Sorry, I'm not sure which caller you mean. Neither f_setown nor
f_getown require privilege right now. Oh, you mean at restart?
f_setown to someone else's uid/pid means you may cause a signal to
be sent to them. So CAP_KILL might be good? You do through that
signal get *some* info about the file writes, though not contents.
So yeah, maybe (CAP_KILL|CAP_FOWNER).
> > If we were to *not* go with Eric's set, then when using your proposed
> > patch for debugging purposes, would we want to show a list of uids,
> > starting with the uid in the reader's user namespace, up to the
> > container being investigated?

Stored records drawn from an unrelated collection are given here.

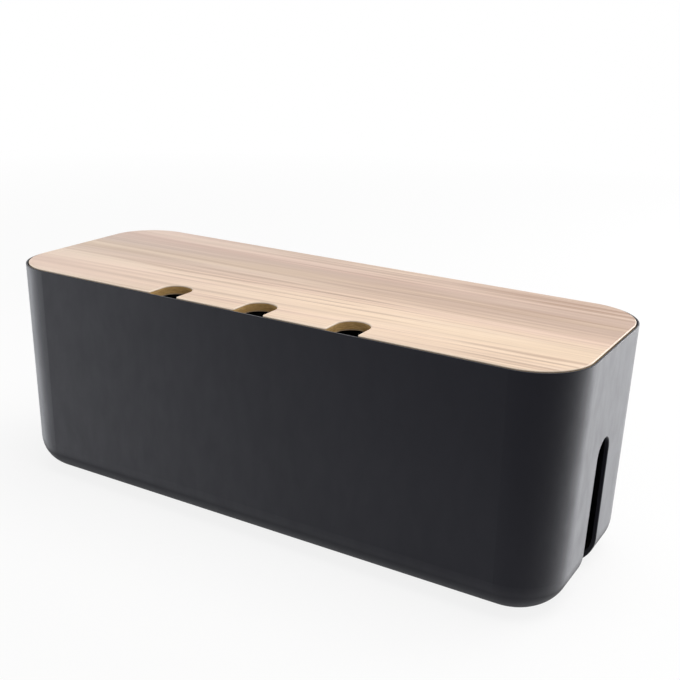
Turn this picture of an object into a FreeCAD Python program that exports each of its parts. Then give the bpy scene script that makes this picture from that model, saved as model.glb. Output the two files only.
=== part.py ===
import FreeCAD, Part
import Sketcher
import math
import os

# A cable management box, in millimetres: a drafted plastic tub with a cord slot in each end, and a wooden
# board that sits in its rim as a lid, with three notches along the front edge for charging leads.
# The origin is under the middle of the box, on the surface that its feet stand on. X runs along the box,
# the front is at -Y, and +Z is up.

DIMENSIONS = [
    # the tub's outside, measured at the rim
    ("tub_length", 400),
    ("tub_width", 145.5),
    ("tub_height", 148.5),
    ("corner_radius", 35.5),
    ("bottom_radius", 22.5),
    ("draft_angle", 1.4),
    # the tub's wall, the rebate that the lid drops into, and how far the lid stands above the rim
    ("wall", 2.4),
    ("rim_wall", 1.3),
    ("rim_rounding", 0.4),
    ("lid_gap", 0.6),
    ("lid_rise", 0.8),
    # the lid's three layers
    ("top_veneer", 1),
    ("core_board", 4.4),
    ("bottom_veneer", 0.6),
    ("lid_easing", 0.8),
    # the notches in the lid's front edge
    ("notch_count", 3),
    ("notch_pitch", 64),
    ("notch_width", 21),
    ("notch_depth", 23.5),
    ("notch_corner", 1.5),
    # the cord slots in the end walls, measured from the tub's underside
    ("slot_top", 92),
    ("slot_top_width", 20.8),
    ("slot_bottom_width", 23.8),
    ("slot_run_out", 5),
    ("slot_rounding", 0.7),
    # the ribs inside the wall that carry the lid
    ("rib_thickness", 2),
    ("rib_reach", 7),
    ("rib_lip", 3),
    ("rib_depth", 22),
    ("rib_root", 1.7),
    ("rib_inner_place", 32),
    ("rib_outer_place", 128),
    ("rib_end_place", 30),
    # the feet, each stuck into a shallow well under the floor
    ("foot_radius", 8),
    ("foot_thickness", 2),
    ("foot_rounding", 0.6),
    ("foot_standoff", 1.5),
    ("disc_radius", 7.2),
    ("disc_thickness", 0.3),
    ("well_radius", 8.75),
    ("foot_place_x", 150),
    ("foot_place_y", 31),
]

# Formulas that several features share.
LID_THICKNESS = "(dims.top_veneer + dims.core_board + dims.bottom_veneer)"
LEDGE_HEIGHT = "(dims.tub_height + dims.lid_rise - %s)" % LID_THICKNESS
LID_LENGTH = "(dims.tub_length - 2 * dims.rim_wall - 2 * dims.lid_gap)"
LID_WIDTH = "(dims.tub_width - 2 * dims.rim_wall - 2 * dims.lid_gap)"
LID_CORNER = "(dims.corner_radius - dims.rim_wall - dims.lid_gap)"
TAPER = "(dims.tub_height * tan(dims.draft_angle * 1 deg))"
FLOOR_END = "(dims.tub_length / 2 - %s - dims.bottom_radius)" % TAPER
WELL_DEPTH = "(dims.foot_thickness + dims.disc_thickness - dims.foot_standoff)"

FOOT_SIDES = {
    "front_left": (-1, -1),
    "front_right": (1, -1),
    "rear_left": (-1, 1),
    "rear_right": (1, 1),
}
TOUCH = 0.01


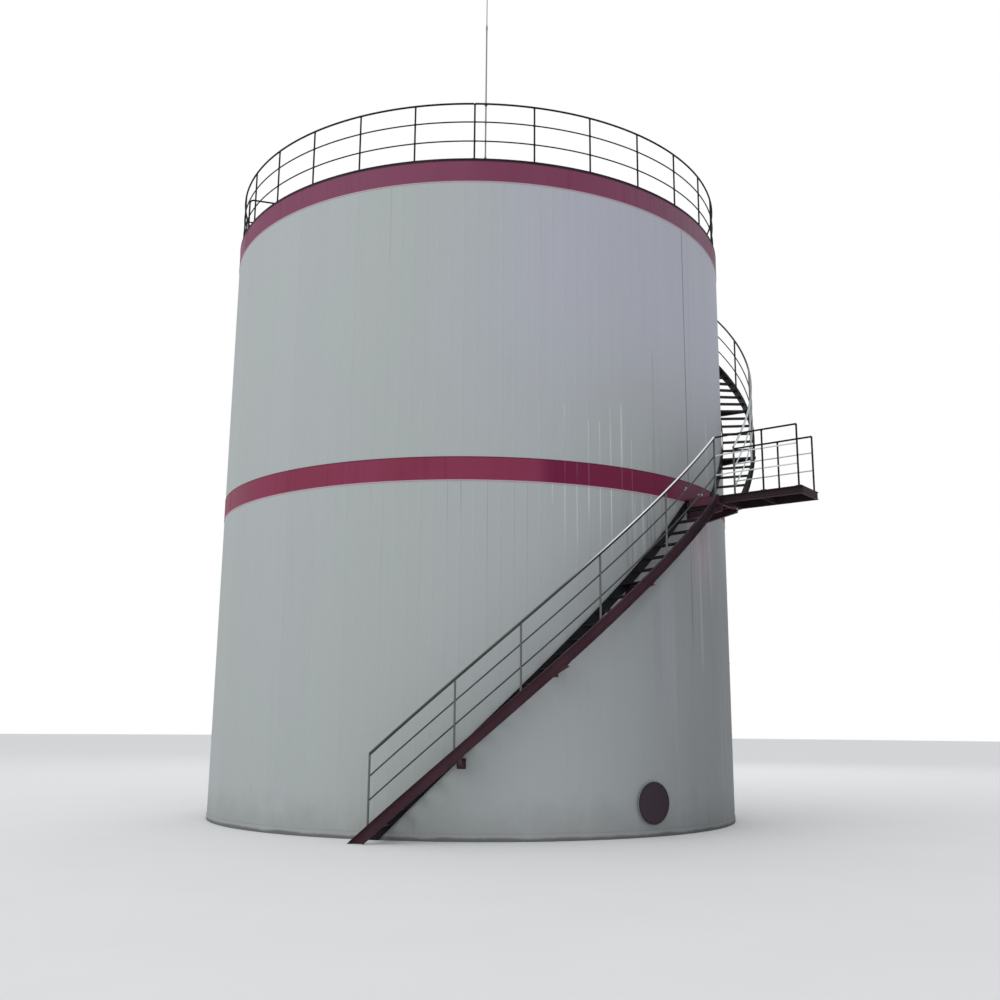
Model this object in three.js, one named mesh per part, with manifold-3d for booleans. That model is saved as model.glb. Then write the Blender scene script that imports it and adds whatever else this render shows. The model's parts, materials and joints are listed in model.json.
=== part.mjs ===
// Anaerobic wastewater reactor: an upright insulated steel tank with two maroon bands,
// a low cone roof with a guardrail, and an open-tread stair that winds round the wall to
// a landing, a short bridge and the roof.
//
// Millimetres, +Z up, origin on the ground at the centre of the tank.
// An azimuth is in degrees, 0 towards -Y and 90 towards +X, and the stair climbs with it.

import * as THREE from "three";
import { mergeVertices } from "three/addons/utils/BufferGeometryUtils.js";
import Module from "manifold-3d";

const wasm = await Module();
wasm.setup();

// Driving dimensions

const GAP = 0.3; // between two pieces that touch

const TANK = { radius: 5000, wall: 60, bandOut: 8, facets: 72, firstAz: 2.5, wallParts: 3 };
const LEVEL = { midBand: [5534, 5932], topBand: [10726, 11117] };
const ROOF = { edgeRadius: 5015, plate: 43, flatRim: 165, rise: 450 };
const TRIM = { thick: 12, z: [3, 105] };
const FLOOR_PLATE = 20;

const GUARD = {
  radius: 4960, posts: 30, firstAz: -1.2, sections: 6, stepAz: 6,
  heights: [1053, 707, 347], post: 19, top: 20, mid: 16, gateBay: 10,
};
const INNER_GUARD = { az: 286.8, outer: 4885, inner: 3900, height: 990, mid: 500, pipe: 17, bend: 90 };
const ROD = { az: 1, radius: 4912, pipe: 13, tip: 8, thin: 2600, length: 4200, base: 90, basePlate: 10 };

const MANHOLE = { az: 35, z: 517, bore: 290, neck: 305, flange: 330, sides: 32, plate: 14, cover: 16 };

// The stair: both flights lie between a flat bar close to the wall and a channel on the outer side.
const STAIR = {
  inner: 5018, bar: 10, outer: 5655, flange: 58, web: 8, flangePlate: 10, depth: 215,
  climb: 84.9, nosingBelow: 12, steps: 24,
};
const TREAD = { depth: 180, plate: 6, lip: 25, intoWeb: 4 };
const LANDING_Z = 5600;
const ROOF_Z = LEVEL.topBand[1] + GAP + ROOF.plate;
const LOWER_LINE = 1602; // height of the lower flight's top edge at azimuth 0
const UPPER_LINE = 880; // the same for the upper flight, carried back to azimuth 0

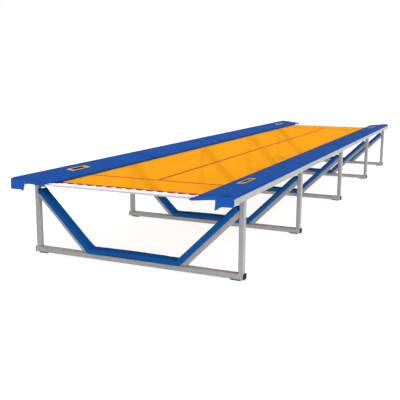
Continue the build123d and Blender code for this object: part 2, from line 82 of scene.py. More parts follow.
# ---------------------------------------------------------------- places taken from the frame
SIDES = {"left": -1, "right": 1}
ENDS = {"near": -1, "far": 1}
PAD_COUNT = 4
FRAME_COUNT = 5
BED_LOW, BED_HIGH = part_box("bed")
BAND_LOW, BAND_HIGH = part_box("bed_end_bands")
WEB_LOW, WEB_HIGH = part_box("bed_side_webbing")
LINES_LOW, LINES_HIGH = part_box("bed_lines")
TABS_LOW, TABS_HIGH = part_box("bed_end_tabs")
WINDING_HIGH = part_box("end_lacing")[1]
RINGS_LOW, RINGS_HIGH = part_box("bed_rings")
PLATES_LOW, PLATES_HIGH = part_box("rail_eye_plates")
SPRINGS_LOW, SPRINGS_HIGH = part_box("side_springs_right")
ROPES_LOW, ROPES_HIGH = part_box("end_ropes")
SAG_START = PLATES_HIGH.x
SPRINGS_PER_SIDE = 78
ROPE_RADIUS = (ROPES_HIGH.z - ROPES_LOW.z) / 2
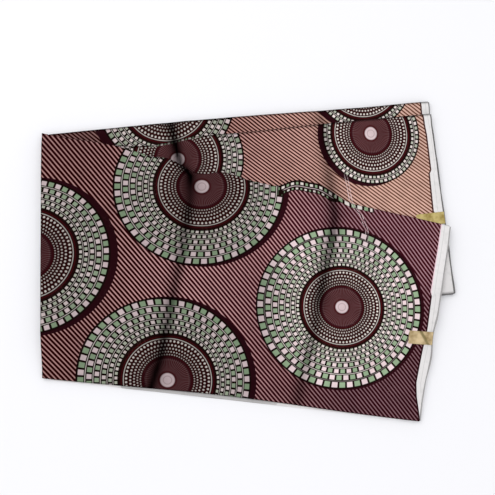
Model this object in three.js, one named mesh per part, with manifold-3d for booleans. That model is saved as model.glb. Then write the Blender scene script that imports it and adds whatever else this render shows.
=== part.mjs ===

So for instance if init_user_ns spawned
> > userns1, and that spawned userns2, and root in userns1 is seeking this
> > info for a f_owner in userns2, then he should see two userids, the one
> > mapped into usern1, and the one in userns2.
> >
> > In Eric's set, we may want to show only the kuid (since the mapped
> > userid can be found other ways), or for convenience we may want to show
> > both the kuid and the mapped uid.
>
> I suspect operating with kuid's will be a way more easier.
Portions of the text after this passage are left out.